Opto al fin por unas bermudas y un polo y me echo a la aventura. No sin antes ponerme una mascarilla y calzarme unos guantes, como machaconamente nos han estado repitiendo. Y eso que debemos estar ya en la fase de la ‘normalidad’, eso sí de la nueva. Me bajo los cinco pisos por la escalera por aquello de no tocar botones, que nunca se sabe, y me planto en el portal, donde me cruzo con una señora tan embozada que sólo sé que es la vecina del segundo porque me gruñe el perro, que me tiene manía desde cachorro.
La calle está casi como siempre, es decir hay coches, viandantes, bares abiertos y comercios. Eso sí, la gente va con tapabocas y en las terrazas apenas algún osado toma un café solo solo, o sea sin compañía.

Me animo a llegarme hasta el centro, a ver si hay más ambiente. Paso por algunas tiendas de ropa, con su control de temperaturas en la puerta. No me animo. A fin de cuentas me he acostumbrado ya a andar siempre con lo mismo. Miro el escaparate de un par de librerías. Algunos usuarios hojean libros con guantes previamente desinfectados con gel hidroalcohólico, ese icono de la neonormalidad. Me da un poco de yuyu pensar en unos estantes tan esterilizados que a bien seguro habrán eliminado los que tengan un escarabajo como protagonista o algún poema dedicado a las moscas. Me voy pues y sigo mi peregrinar por esta normalidad tan rara.

La zona de paseo está más animada, aquí ya la gente prescinde de cubrirse media cara, e incluso camina en grupos apretados.

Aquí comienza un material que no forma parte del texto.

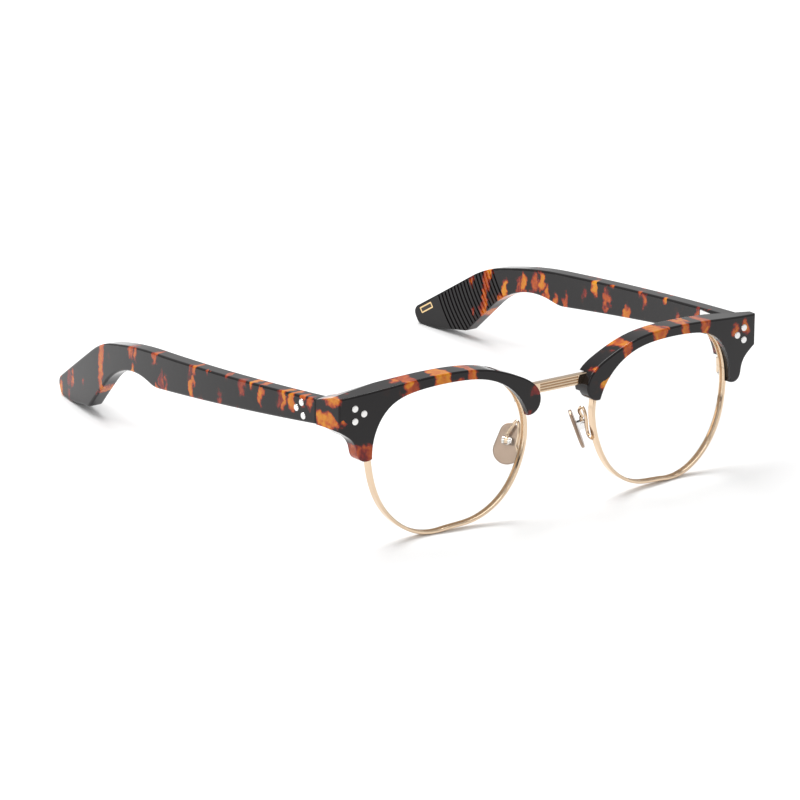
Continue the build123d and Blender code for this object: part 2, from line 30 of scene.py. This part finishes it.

En la calle de los bares el ambiente de fiesta es casi normal a secas, sin el neo. O sea, risas, cigarrillos y chocar de vasos. Si unas calles antes me deprimían los bebedores solitarios, me da miedo ahora esa repentina concupiscencia, así es que opto por tomar calles menos transitadas.

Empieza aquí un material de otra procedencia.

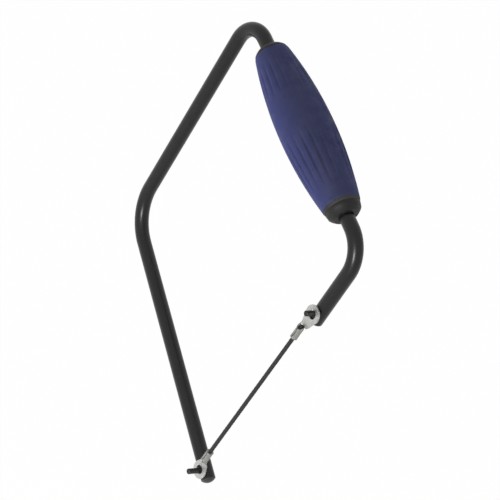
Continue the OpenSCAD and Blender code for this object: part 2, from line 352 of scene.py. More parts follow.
def mottle_group(name):
    """A colour that wanders a little lighter and darker over a piece, with its mask."""
    tree, start, end = new_group(
        name, "ShaderNodeTree",
        [("Colour", "NodeSocketColor", (0.5, 0.5, 0.5, 1)),
         ("Scale", "NodeSocketFloat", 100.0),
         ("Amount", "NodeSocketFloat", 0.1)],
        [("Colour", "NodeSocketColor"), ("Mask", "NodeSocketFloat")])
    noise = object_noise(tree, start.outputs["Scale"], detail=5.0, roughness=0.6)
    swing = calculate(
        tree, "MULTIPLY", calculate(tree, "SUBTRACT", noise, 0.5), start.outputs["Amount"])
    shade = add_node(tree, "ShaderNodeHueSaturation", {
        "Color": start.outputs["Colour"],
        "Value": calculate(tree, "MULTIPLY_ADD", swing, 2.0, 1.0)})
    tree.links.new(shade.outputs["Color"], end.inputs["Colour"])
    tree.links.new(noise, end.inputs["Mask"])
    return tree


def relief_group(name):
    """The normal of a fine uneven relief."""
    tree, start, end = new_group(
        name, "ShaderNodeTree",
        [("Scale", "NodeSocketFloat", 1000.0),
         ("Distance", "NodeSocketFloat", 0.0001)],
        [("Normal", "NodeSocketVector")])
    bump = add_node(tree, "ShaderNodeBump", {
        "Height": object_noise(tree, start.outputs["Scale"], detail=3.0, roughness=0.55),
        "Distance": start.outputs["Distance"], "Strength": 1.0})
    tree.links.new(bump.outputs["Normal"], end.inputs["Normal"])
    return tree


def specks_group(name):
    """Mask of scattered small specks, as of dust and rubs, and of painted glints on crystal faces.
    """
    tree, start, end = new_group(
        name, "ShaderNodeTree",
        [("Scale", "NodeSocketFloat", 500.0),
         ("Share", "NodeSocketFloat", 0.1)],
        [("Mask", "NodeSocketFloat")])
    place = add_node(tree, "ShaderNodeTexCoord").outputs["Object"]
    cells = add_node(tree, "ShaderNodeTexVoronoi", {
        "Vector": place, "Scale": start.outputs["Scale"]})
    shade = add_node(tree, "ShaderNodeSeparateColor", {"Color": cells.outputs["Color"]})
    chosen = calculate(tree, "LESS_THAN", shade.outputs["Red"], start.outputs["Share"])
    core = add_node(tree, "ShaderNodeMapRange", {
        "Value": cells.outputs["Distance"], "From Min": 0.15, "From Max": 0.45,
        "To Min": 1.0, "To Max": 0.0}, interpolation_type="SMOOTHSTEP")
    tree.links.new(calculate(tree, "MULTIPLY", chosen, core.outputs["Result"]), end.inputs["Mask"])
    return tree


def new_material(name, **constants):
    """A material with a Principled shader whose plain sockets are set, and that shader."""
    made = bpy.data.materials.new(name)
    made.use_nodes = True
    shader = made.node_tree.nodes["Principled BSDF"]
    for socket, value in constants.items():
        shader.inputs[socket.replace("_", " ")].default_value = value
    return made, shader


def use_group(tree, name, build, **inputs):
    """Places a shader node group, which is built once, with its own values."""
    group = bpy.data.node_groups.get(name) or build(name)
    return add_node(tree, "ShaderNodeGroup", inputs, node_tree=group)


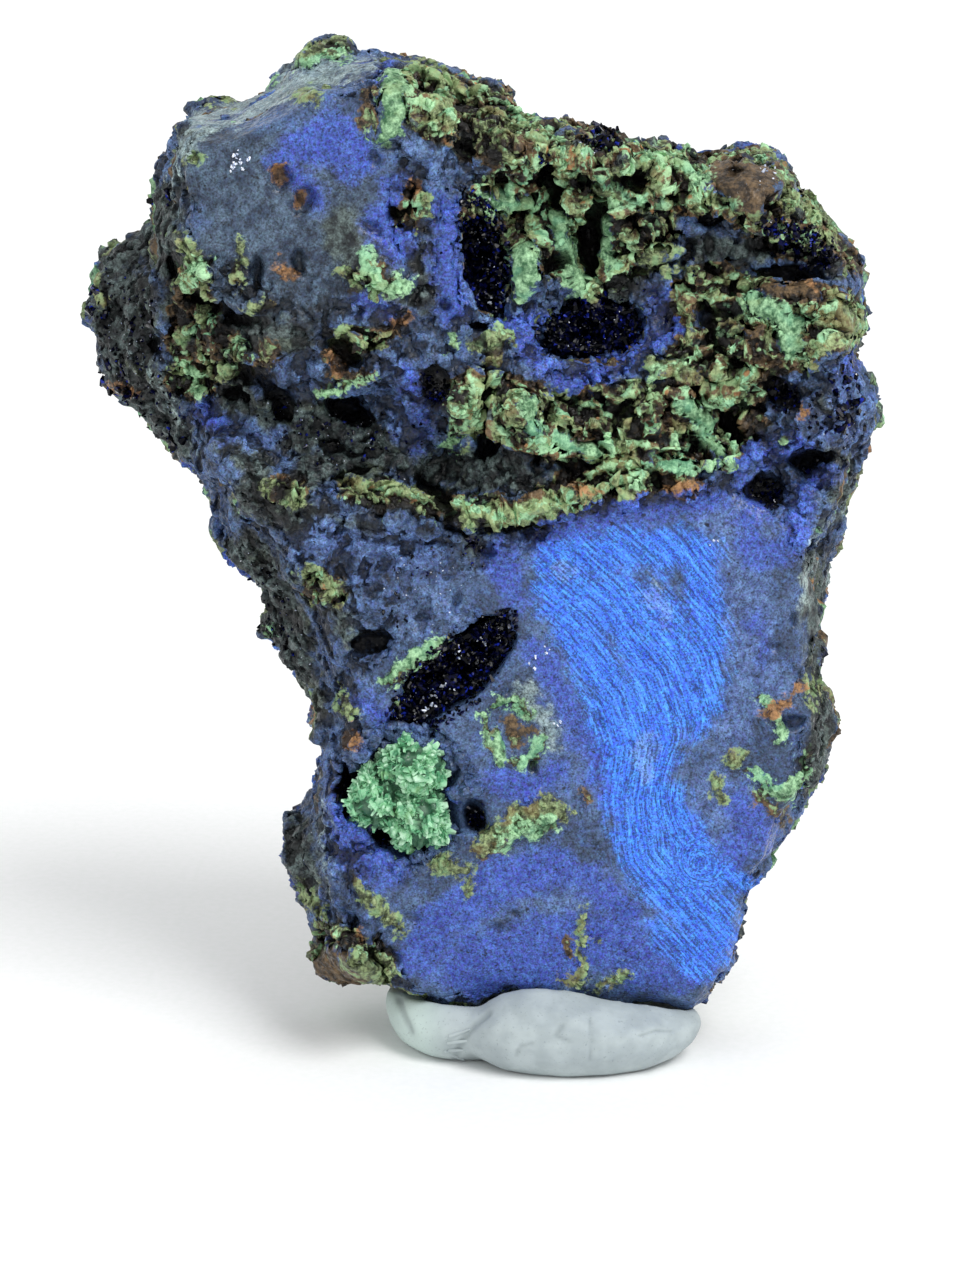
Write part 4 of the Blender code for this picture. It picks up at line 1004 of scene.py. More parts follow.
def paint(piece, front, ground=0.0, shade=0.0, level=None):
    """Store every cover on a piece, with how ground the skin is, its painted shade, and how high it lies.
    """
    places, _ = read_skin(piece)
    count = len(places)
    u, v = to_grid(places)
    u_edge = u + fractal_at(places, 1.1, 3, 3.1) * 9.0
    v_edge = v + fractal_at(places, 1.1, 3, 8.4) * 9.0
    level = np.full(count, 0.5) if level is None else level
    bare = smooth_step(-5.0, 3.0, inside_any(u_edge, v_edge, BARE))
    crusty = smooth_step(-12.0, 10.0, inside_any(u_edge, v_edge, CRUST_GROUND)) * front * (1.0 - bare)
    grey = np.clip(0.5 + inside_any(u_edge, v_edge, GREY_BLOCK) / COVER_SPAN, 0.0, 1.0) * front
    covers = {name: cover_of(name, places, u_edge, v_edge, front, TONES[name]) for name in TONES}
    breaks = smooth_step(0.02, 0.30, fractal_at(places, 0.75, 3, 77.0))
    for mineral in RAISE:
        cover = cover_of(mineral, places, u_edge, v_edge, front, mineral_trails(mineral))
        low, high, loss = LOW_SHARE[mineral]
        lost = loss * (0.3 + 0.7 * crusty) * (1.0 - smooth_step(low, high, level))
        if mineral == "mint":
            lost = lost + breaks * (0.06 + 0.14 * crusty)
        mixed = np.maximum(cover, mixed_crust(places, crusty, mineral))
        covers[mineral] = np.clip(mixed - lost * front * (1.0 - bare), 0.0, 1.0)
        covers["under"] = np.maximum(covers.get("under", 0.0), cover)
    covers["charcoal"] = np.maximum(covers["charcoal"], 0.85 * crusty)
    fringe = smooth_step(0.48, 0.60, covers["under"]) * front * (1.0 - bare)
    mottle = 0.50 + 0.50 * fractal_at(places, 0.7, 3, 62.0) - 0.4 * (1.0 - smooth_step(0.12, 0.34, level))
    mottle -= 0.16 * smooth_step(0.48, 0.60, covers["mint"]) * (1.0 - crusty)
    covers["olive"] = np.maximum(covers["olive"], np.clip(mottle, 0.0, 1.0) * fringe)
    covers["brown"] = np.maximum(covers["brown"], 0.64 * fringe)
    across, along = along_line(u, v, BAND_LINE)
    full = np.ones(count)
    # tones a holds bright, royal, violet and the light tone with its sheen; tones b holds charcoal, black,
    # the painted shade and how ground the skin is.
    store(piece, "tones a", [covers[name] for name in ("bright", "royal", "violet", "pale_and_sheen")])
    store(piece, "tones b", [covers["charcoal"], covers["black"], full * shade, full * ground])
    store(piece, "minerals", [covers[name] for name in ("mint", "olive", "brown", "rust")])
    store(piece, "band", [across, along, grey], "FLOAT_VECTOR")
    store(piece, "level", [level, full * 0.0, full * 0.0], "FLOAT_VECTOR")


# Painted shade: the floors of pits, the grooves between lumps and the ground under the crusts are darkened.
body_shade = 0.75 * body_skin["floor"] + 0.45 * body_skin["groove"] + 0.7 * body_skin["crust"]
body_shade = np.clip(body_shade, 0.0, 1.0)
paint(body, body_skin["facing"], body_skin["ground"], body_shade)
# Painted shade in the open cells of the fine net, the more the stronger the relief.
low = 1.0 - smooth_step(0.06, 0.46, net_skin["level"])
low *= np.clip(net_skin["relief"] / 1.05, 0.0, 1.0)
net_shade = np.clip(0.95 * net_skin["floor"] + 0.90 * low, 0.0, 1.0)
paint(fine_net, 1.0, shade=net_shade, level=net_skin["level"])
print("painted", len(body.data.vertices), "vertices of the body and the fine net")

# %% [markdown]
# ## Crumbs of the crusts
# On the fine net sit crumbs: small angular lumps of malachite and limonite.  Each patch gets a few
# dozen, set where a line of sight meets the stone.  They stay sharp and only run into each other.  A
# fixed seed gives the same crust each run.

# %% Lumps
SEED = 7
HEAP_SIZE = 40


def joined_tree(pieces):
    """A search tree over the faces of several pieces, with each face's first corner."""
    corners = []
    faces = []
    for piece in pieces:
        start = len(corners)
        corners += [vert.co.copy() for vert in piece.data.vertices]
        faces += [[start + row for row in face.vertices] for face in piece.data.polygons]
    return BVHTree.FromPolygons(corners, faces), [face[0] for face in faces]


def sight_hit(tree, u, v):
    """Where a line of sight through a grid point meets the skin, in metres."""
    return tree.ray_cast(EYE * MM, grid_ray(u, v))


def turned_to(normal, chance, lean):
    """A frame whose Z leans a little from a normal, spun at random."""
    tilt = Vector((chance.gauss(0, lean), chance.gauss(0, lean), chance.gauss(0, lean)))
    axis = (normal + tilt).normalized()
    spin = Matrix.Rotation(chance.uniform(0, 6.28), 4, "Z")
    return axis.to_track_quat("Z", "Y").to_matrix().to_4x4() @ spin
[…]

Mientras voy de regreso a casa, empiezan a encenderse las farolas y una tenue neblina invade el ambiente, como un velo incorpóreo que no sabría decir si está fuera o dentro de mi mente. Lo cierto es que me embarga de repente una tristeza que desemboca en nostalgia por aquellos tiempos en que vivíamos confiados (sin ‘n’) y alegres. Tiempos de besos sin barrera, de arrebañar juntos lo último del plato, de tocarlo todo sin remilgo y sentir al otro sin temor.

Llego al portal y se enciende entonces esa lucecita que me guía en los momentos de tribulación. Me acabo de acordar de un amigo que presume de leerlo todo en digital. Según él en Internet está la biblioteca universal, aquella de infinitos anaqueles que soñara Borges en su día, con celdillas innúmeras conformando un panal sin fin. En esa bi-blioteca no hay orden alfabético, todo va surgiendo según las intuiciones del lector, como salen las cerezas engarzadas en las manos ávidas de los niños.

Ya sé lo que voy a hacer de aquí a la próxima normalidad, la que seguirá a la nueva, tras la siguiente pandemia, y así hasta el fin, o hasta que el círculo regrese al punto de partida.